We can stop here. Either you can use either the bus line 24, rue des Terroirs de France, that will take you in a pleasant drive through Paris, or metro at station Cour Saint-Emilion.
On my side during my last visit in August 2017, I was curious to see at which point was the project impacting the Tunnel des Artisans, rue Baron le Roy, with the construction of 4000 new flats. Though actually the activity is stopped, there is an action called Collectif Baron le Roy to discuss with the town council of Paris how the tunnel could be partially maintained. This tunnel under the old station Gare de la Râpée has housed since 1841 small businesses enjoying a constant temperature between 10 and 12°C during all the year. Matter to follow …

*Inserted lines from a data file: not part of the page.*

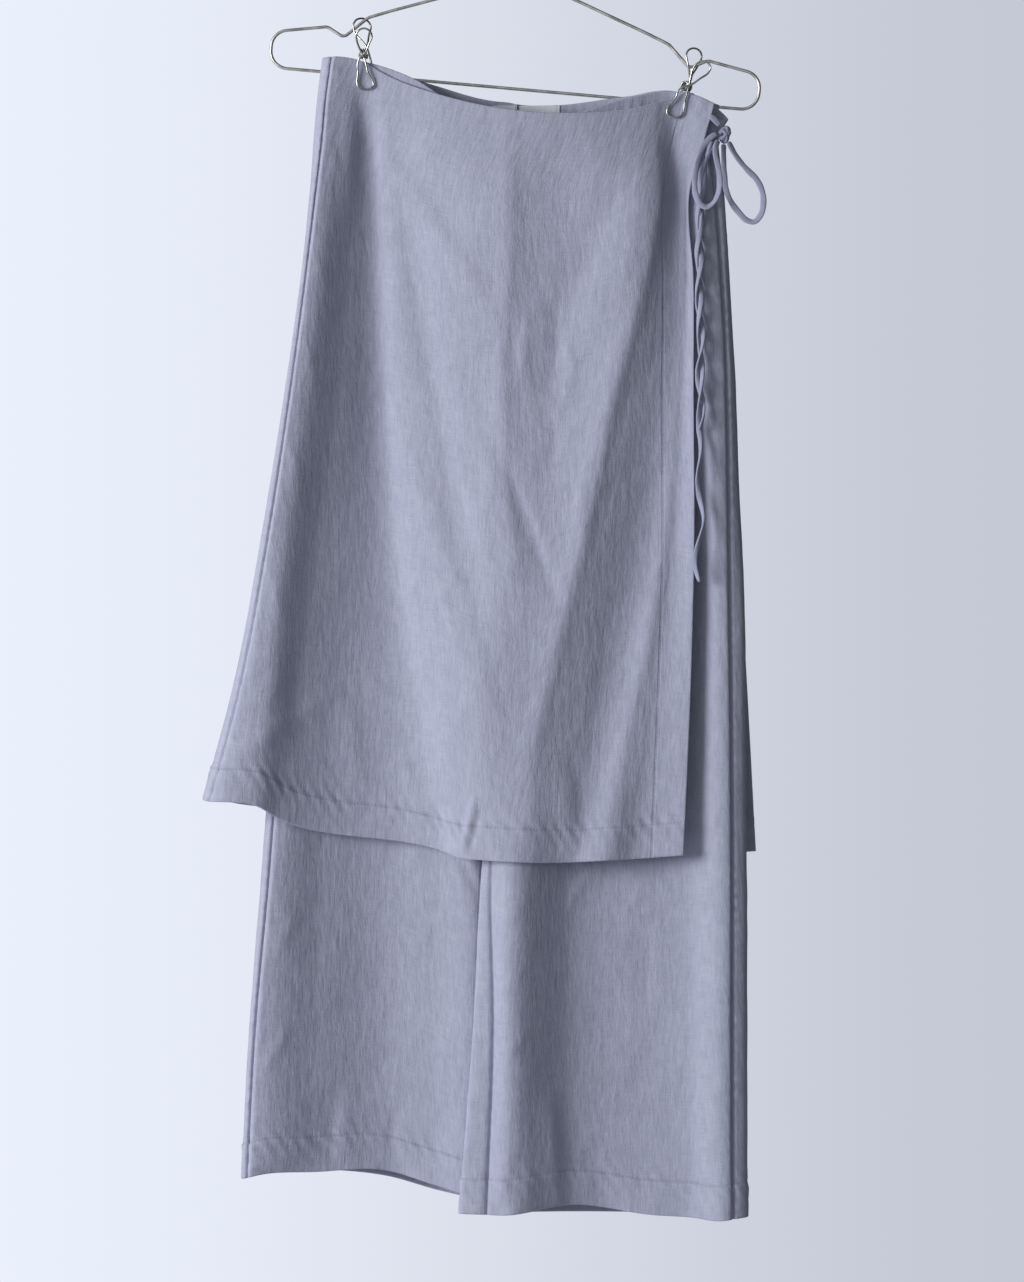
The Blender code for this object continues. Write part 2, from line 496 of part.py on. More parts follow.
def add_hanger(finish):
    """One wire, from the tip of the hook down its shank and once round the frame."""
    right_side = (
        ((0, 91), 3), ((49.4, 73.3), 60), ((102.5, 54), 30), ((121.4, 46.6), 12),
        ((139.6, 29), 5), ((153.5, 36.4), 6), ((197, 28.6), 13.6), ((197, 0), 14),
    )
    hook_radius = HOOK_INNER_RADIUS + HANGER_WIRE / 2
    hook_middle = HOOK_HEIGHT - HOOK_INNER_RADIUS
    corners = []
    for step in range(13):
        angle = math.radians(195 - 20 * step)
        corners.append(((hook_radius * math.cos(angle),
                         hook_middle + hook_radius * math.sin(angle)), 3))
    corners += [((0, 116), 12)] + list(right_side)
    corners += [((-u, v), radius) for (u, v), radius in reversed(right_side[1:])]
    corners.append(((-3.4, 89.8), 0))
    flat = bent([((u, 0, v - HOOK_HEIGHT), radius) for (u, v), radius in corners])
    tilted = [(p.x * math.cos(HANGER_TILT) - p.z * math.sin(HANGER_TILT), 0,
               p.x * math.sin(HANGER_TILT) + p.z * math.cos(HANGER_TILT)) for p in flat]
    add_tube("hanger", tilted, HANGER_WIRE, finish)


def add_clip(clip, finish):
    """Two wire levers, each with a ring above and a jaw below, on either side of a coil."""
    def placed(right, down, towards):
        return (clip.across + right, CLIP_DEPTH - towards, -clip.drop - down)

    for name, lever in (("front_lever", clip.front_lever), ("back_lever", clip.back_lever)):
        add_tube(f"clip_{clip.side}_{name}", [placed(*corner) for corner in lever], CLIP_WIRE,
                 finish, closed=True, rings=1)
    yaw = math.radians(clip.yaw)
    coil = []
    for share in np.linspace(0, 1, round(CLIP_COIL_TURNS * 9) + 1):
        angle = share * CLIP_COIL_TURNS * 2 * math.pi
        along = (share - 0.5) * CLIP_COIL_WIDTH
        away = CLIP_COIL_RADIUS * math.cos(angle)
        coil.append(placed(along * math.cos(yaw) + away * math.sin(yaw),
                           CLIP_COIL_RADIUS * math.sin(angle),
                           away * math.cos(yaw) - along * math.sin(yaw)))
    add_tube(f"clip_{clip.side}_coil", coil, CLIP_WIRE, finish, rings=1)


def cord_route(route, spacing):
    """Evenly spaced points on a smooth curve through a route of across, drop and depth."""
    points = np.array([(across, depth, -drop) for across, drop, depth in route], float)
    chords = np.linalg.norm(np.diff(points, axis=0), axis=1)
    places = np.concatenate([[0], np.cumsum(chords)])
    count = max(2, round(places[-1] / spacing) + 1)
    return curve_through(places, points, np.linspace(0, places[-1], count))


def add_ties(finish):
    """Bow at the open side: a knot, two loops, two tails and the two roots on the skirt's corners."""
    spacing = 2.2 * TIE_WIDTH
    for name, route in (("left_loop", LEFT_LOOP), ("right_loop", RIGHT_LOOP),
                        ("front_root", FRONT_TIE_ROOT), ("back_root", BACK_TIE_ROOT)):
        add_tube(f"tie_{name}", cord_route(route, spacing if "loop" in name else TIE_WIDTH),
                 TIE_WIDTH, finish)
    middle = cord_route(TAILS_ROUTE, spacing)
    for name, start, end in (("long_tail", 0, 1e4), ("short_tail", math.pi, SHORT_TAIL_END)):
        tail = []
        for across, depth, height in middle:
            angle = start + 2 * math.pi * (height + TAILS_ROUTE[0][1]) / TAIL_TWIST_PITCH
            if -height < end:
                tail.append((across + TAIL_TWIST_RADIUS * math.cos(angle),
                             depth + TAIL_TWIST_RADIUS * math.sin(angle), height))
        add_tube(f"tie_{name}", tail, TIE_WIDTH, finish)
    mesh = bmesh.new()
    bmesh.ops.create_icosphere(mesh, subdivisions=2, radius=1.0)
    across, drop, depth = KNOT_CENTRE
    wide, tall, deep = KNOT_RADII
    for vert in mesh.verts:
        vert.co = Vector((across + wide * vert.co.x, depth + deep * vert.co.y,
                          -drop + tall * vert.co.z)) * MM
    data = bpy.data.meshes.new("tie_knot")
    mesh.to_mesh(data)
    mesh.free()
    data.shade_smooth()
    add_object("tie_knot", data, finish)


for leftover in list(bpy.data.objects):
    bpy.data.objects.remove(leftover)

cloth = material("slubby grey-lavender cloth", CLOTH_COLOUR, 0.85)
tape = material("tie tape", TAPE_COLOUR, 0.8)
woven = material("woven label", LABEL_COLOUR, 0.7)
steel = material("stainless wire", STEEL_COLOUR, 0.25, 1.0)

add_leg("right", RIGHT_LEG_FRONT, RIGHT_LEG_BACK, cloth)
add_leg("left", LEFT_LEG_FRONT, LEFT_LEG_BACK, cloth)
add_overskirt(cloth)
add_waist_label(woven)
add_ties(tape)
add_hanger(steel)
for each_clip in CLIPS:
    add_clip(each_clip, steel)
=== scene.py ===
import math
from collections import namedtuple

import bpy
import numpy as np
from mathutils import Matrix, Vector


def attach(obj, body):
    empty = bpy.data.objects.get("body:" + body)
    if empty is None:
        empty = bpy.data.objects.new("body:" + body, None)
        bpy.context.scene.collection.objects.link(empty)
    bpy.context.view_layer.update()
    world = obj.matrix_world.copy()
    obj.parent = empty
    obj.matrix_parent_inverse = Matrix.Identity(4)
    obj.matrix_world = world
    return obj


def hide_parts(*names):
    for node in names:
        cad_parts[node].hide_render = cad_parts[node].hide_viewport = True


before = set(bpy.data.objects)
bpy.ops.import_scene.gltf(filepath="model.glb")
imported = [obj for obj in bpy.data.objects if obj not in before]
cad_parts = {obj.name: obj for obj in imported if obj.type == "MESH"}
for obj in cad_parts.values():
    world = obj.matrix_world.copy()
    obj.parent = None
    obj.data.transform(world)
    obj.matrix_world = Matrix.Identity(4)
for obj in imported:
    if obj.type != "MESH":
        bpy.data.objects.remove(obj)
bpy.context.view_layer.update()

for thing in bpy.context.selected_objects:
    thing.select_set(False)

# ----------------------------------------
# Camera: level and square to the garment's front, a portrait lens from across the room. The
# frame is 1.026 m tall at the cloth, and the hook of the hanger is above its top edge.
MM = 0.001
CAMERA_AWAY = 4.2
CLOTH_PLANE = -0.022
VIEW_TALL = 1.0256

camera = bpy.data.objects.new("camera", bpy.data.cameras.new("camera"))
camera.data.lens = camera.data.sensor_width * CAMERA_AWAY / VIEW_TALL
camera.location = (-0.016, CLOTH_PLANE - CAMERA_AWAY, -0.6104)
camera.rotation_euler = (math.radians(90), 0, 0)
bpy.context.scene.collection.objects.link(camera)
bpy.context.scene.camera = camera

# ----------------------------------------
# Ties: two narrow strips of the garment's own linen blend, each sewn into a tube, turned and
# pressed flat. They are sewn to the free corners of the wrap and tied in a bow, and both tails
# hang inside the left loop, wound loosely round each other.
TIE_WIDE = 4.7
TIE_THICK = 1.9
TAIL_SIZES = (4.2, 2.1)
KNOT_SIZES = (4.4, 3.2)
KNOT_CENTRE = (153.6, 205.0, -21.6)
TAIL_TWIST_RADIUS = 2.1
TAIL_TWIST_PITCH = 62.0
TAIL_FLAT_TURN = 210
TAIL_ENDS = {"long": math.inf, "short": 442.0}

# Points round a tape, how square its section is, the spacing of the rings along it, the rings of
# each wrap of the knot, and the spacing of a loop's declared path.
TAPE_SIDES = 14
TAPE_SQUARENESS = 0.8
LOOP_STEP = 1.6
ROOT_STEP = 1.2
TAIL_STEP = 1.9
KNOT_RINGS = 40
CORD_STEP = 3

# Routes are listed points: across, drop below the hook, depth, in millimetres.
LEFT_LOOP = (
    (147.4, 204.6, -22.8), (143.4, 207.4, -25), (138, 213.2, -27.4), (133, 225, -28.8),
    (130, 241, -30), (130.6, 254, -31.4), (134.4, 261.6, -32.4), (139.2, 264.2, -32.4),
    (144, 261.4, -32), (148.2, 254.4, -31), (149.9, 242.4, -29.6), (148.6, 231, -28.6),
    (146.6, 220, -27.6), (147.2, 214, -26.4), (149, 210.4, -23.8),
)
RIGHT_LOOP = (
    (157.2, 211.4, -22), (163, 221.8, -21.4), (171.8, 232.8, -20.6), (179.5, 240.6, -20),
    (184.3, 250.3, -19.6), (185.3, 260, -19.4), (183.4, 268.7, -19.4), (177.6, 275, -19.6),
    (171.8, 273.6, -19.8), (165.9, 267.8, -20), (160, 260, -20.2), (155.6, 250.3, -20.4),
    (153.9, 238.7, -20.6), (153.4, 226.1, -20.8), (153.3, 213.2, -21),
)
TAILS_ROUTE = (
    (145.6, 210.2, -19.6), (143.6, 215, -21), (140.4, 223, -22.6), (137.6, 233, -23.6),
    (136, 246, -24.4), (134.8, 260, -25.4), (133.6, 284, -28), (133.4, 312, -30.2),
    (133.2, 344, -32), (134.6, 372, -33.4), (133.8, 400, -35), (134.8, 428, -36.4),
    (132.8, 448, -37.4), (132, 470, -38.6), (134.8, 494, -39.8), (135.4, 508, -40.4),
    (132, 530, -41.4), (131.2, 544, -42), (134, 563, -42.6),
)
FRONT_TIE_ROOT = ((142.8, 190.5, -24.4), (146.4, 194, -24.8), (150, 197.8, -23.8))
BACK_TIE_ROOT = (
    (153.2, 206.8, -6.4), (156.4, 206.4, -9.6), (157.6, 205.8, -13), (156.8, 205.2, -16.6),
)


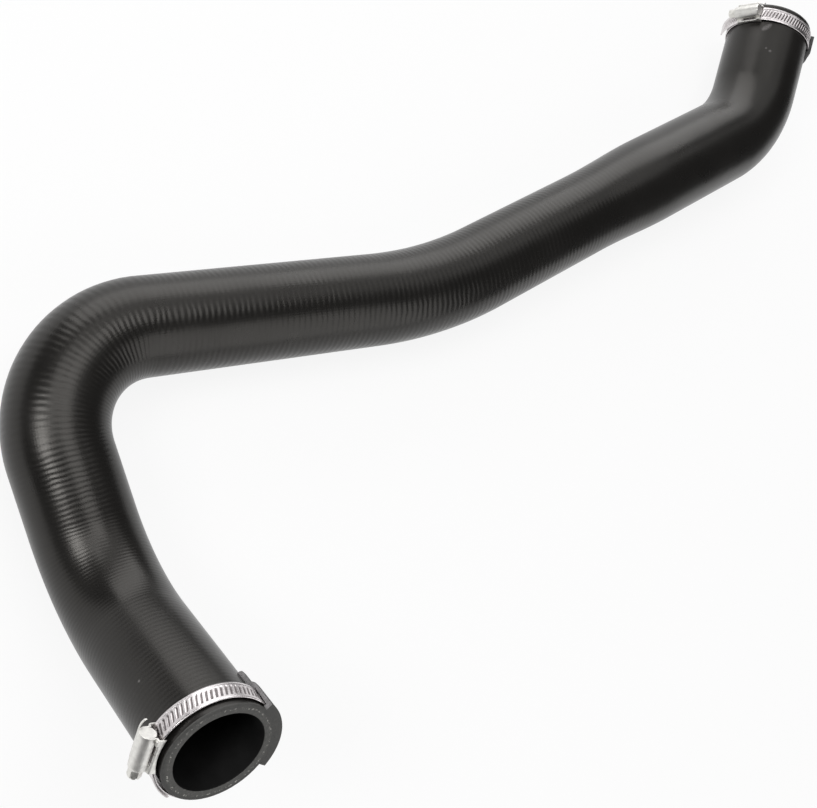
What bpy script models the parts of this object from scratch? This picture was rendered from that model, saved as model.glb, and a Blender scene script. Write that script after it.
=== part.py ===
"""Charge air hose with a worm-drive clamp and a rubber keeper on each end.

Metres, Z up. The hose lies on the table as it comes to rest, with its lower end bent up.
"""
import math

import bmesh
import bpy
from mathutils import Matrix, Vector

# Hose sections
LOWER_BORE = 0.053
UPPER_BORE = 0.059
WALL = 0.0065
WIDENING_OFFSET = 0.117
WIDENING_LENGTH = 0.080

# Hose route: straight lengths, bend radii and turns, from the lower end to the upper end
LOWER_STRAIGHT = 0.098
LOWER_BEND_RADIUS = 0.100
LOWER_DIP = 49.0
FOOT_STRAIGHT = 0.041
ELBOW_RADIUS = 0.067
ELBOW_TURN = -97.0
MIDDLE_STRAIGHT = 0.172
SWEEP_RADIUS = 0.330
SWEEP_TURN = 17.5
LONG_STRAIGHT = 0.294
UPPER_BEND_RADIUS = 0.095
UPPER_BEND_TURN = 43.0
UPPER_CLIMB = 7.5
UPPER_STRAIGHT = 0.0675
FIRST_HEADING = 90.0
WIDENING_LEG = 3

# Fineness of the hose mesh
DEGREES_PER_RING = 7.5
WIDENING_RINGS = 8
BEVEL_RESOLUTION = 14

# Clamp band, one strip that overlaps itself under the screw
BAND_WIDTH = 0.012
BAND_THICKNESS = 0.0008
SEAT_GAP = 0.0003
BAND_STEP = 5.0
OVERLAP_RAMP = 30.0
TAIL_ANGLE = 61.0

# Clamp housing, pressed from sheet over the band and the worm
HOUSING_LENGTH = 0.022
HOUSING_SHEET = 0.0009
HOUSING_ARC_STEPS = 12
SKIRT_REACH = 0.003
END_WALL = 0.0009
END_WALL_INSET = 0.0002

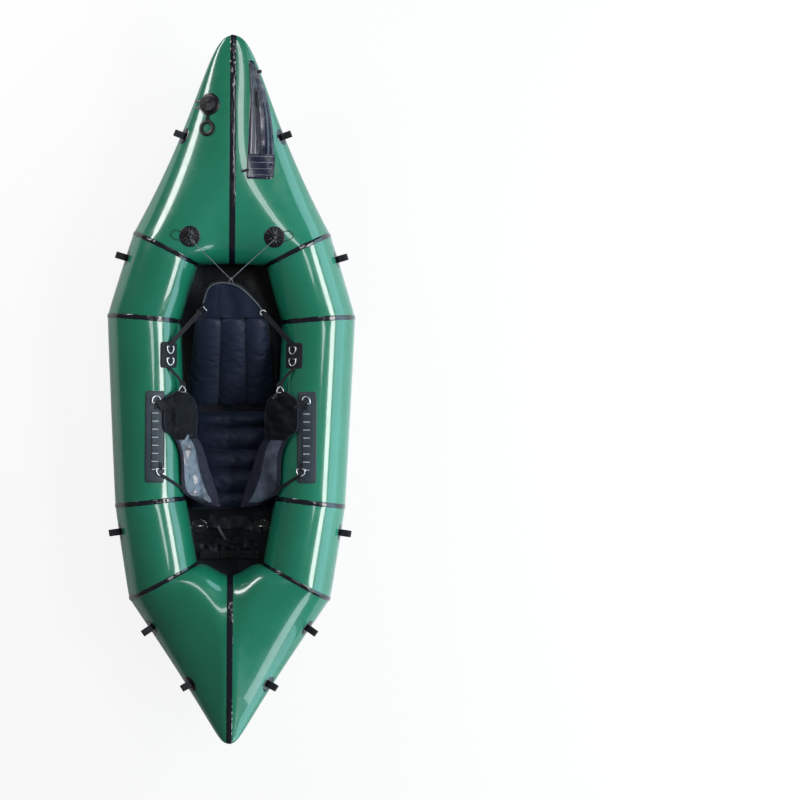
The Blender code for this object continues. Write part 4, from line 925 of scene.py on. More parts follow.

Fortification Porte de Bercy - Rue Robert Etlin
After the Tunnel des Artisans, I wanted to see at which point was standing an other project impacting the Bastion nr 1, part of the old fortifications of Paris, with the construction of a shelter for the homeless. Since the bus line 24 was not stopping at rue Robert Etlin, closed with the building works, I had to use a lane for pedestrians between rue Baron le Roy and boulevard Poniatowski.
Today, bastion 1, listed as historic monument, remains the only one significant element of the old fortifications (last defensive walls built between 1841 and 1844). These remaining walls around a small polygon, 100 meters long, were the only ones to be saved, obviously too much small to be pulled down and replaced by social housing like most of the fortifications around Paris when they were destroyed in 1919. Obviously, today, enough large to receive a shelter for the homeless. Standing between a large rail junction and storage warehouses, the area is not made for strolling; the air we breathe is full of the pollution coming from the close peripherique motorway and the huge Bercy interchange. Only the obsession I have in following Atget’s steps and the curiosity I have to discover unknown places were strong enough to come to this part of Paris.